Sometimes the trick is good, but the ending is what gets remembered. A deck disappears. A signed card shows up in a wallet, pocket, sealed envelope, or other impossible location.

This is where a simple routine becomes a performance piece. Adult audiences love a strong ending because it gives them a story to tell later. If you are building a set, think less about doing five unrelated tricks and more about finishing one routine with a knockout moment.

How to choose the right adult magic trick for your setting

The best magic tricks for adults depend on where you are performing. At a loud party, visual effects beat long explanations. At a dinner table, borrowed-object magic feels personal. At a work event, polished mentalism or money magic often fits better than novelty-driven comedy.

Skill level matters too. If you are brand new, choose one self-working or low-sleight effect that gets strong reactions, then add a second trick that lets you grow. Too many beginners buy advanced sleight-heavy props and then never perform them. The smarter move is to start with something you can actually show people this week.

Reset is another practical detail. If you want to perform for multiple groups in one night, you need effects that can be repeated without a full setup break. Fast reset tricks are underrated until you are the person everyone keeps calling over for one more.

Why simple usually beats complicated

There is a big difference between hard magic and strong magic.
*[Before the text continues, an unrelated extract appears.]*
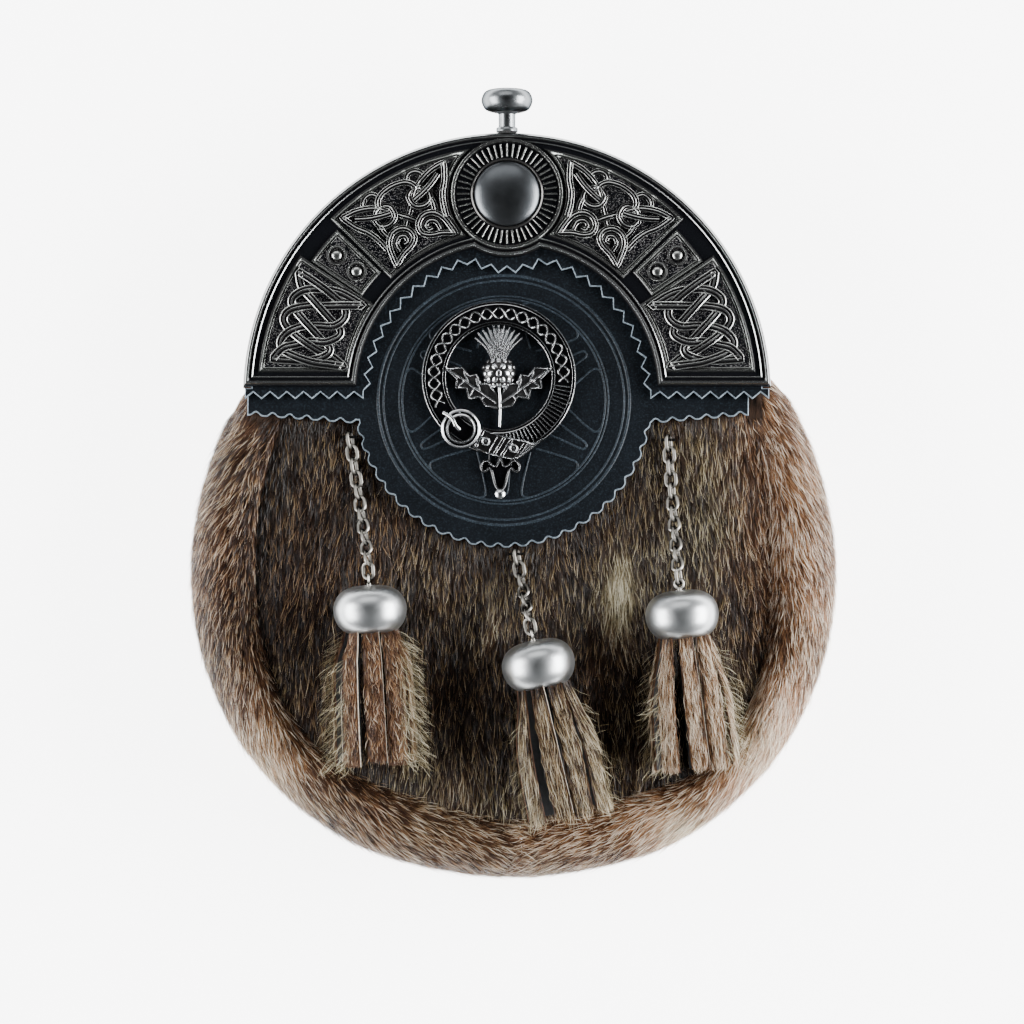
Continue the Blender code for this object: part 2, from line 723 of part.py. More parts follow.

Adults rarely reward you for technical difficulty they cannot see. They reward clarity, confidence, and surprise.

That is why performance-ready effects matter so much. A great trick gives you a clean effect, practical handling, and room to focus on the audience instead of your fingers. If you can look up, smile, and control the moment, the magic gets bigger. Magic Makers has built its reputation on exactly that idea - easy-to-learn effects that still feel like the real thing when it is time to perform.

If you are choosing your next trick, do not ask which one looks hardest. Ask which one gives you the best chance to create that beautiful half-second when a room goes quiet, eyes go wide, and then the reaction hits. That is the trick worth learning.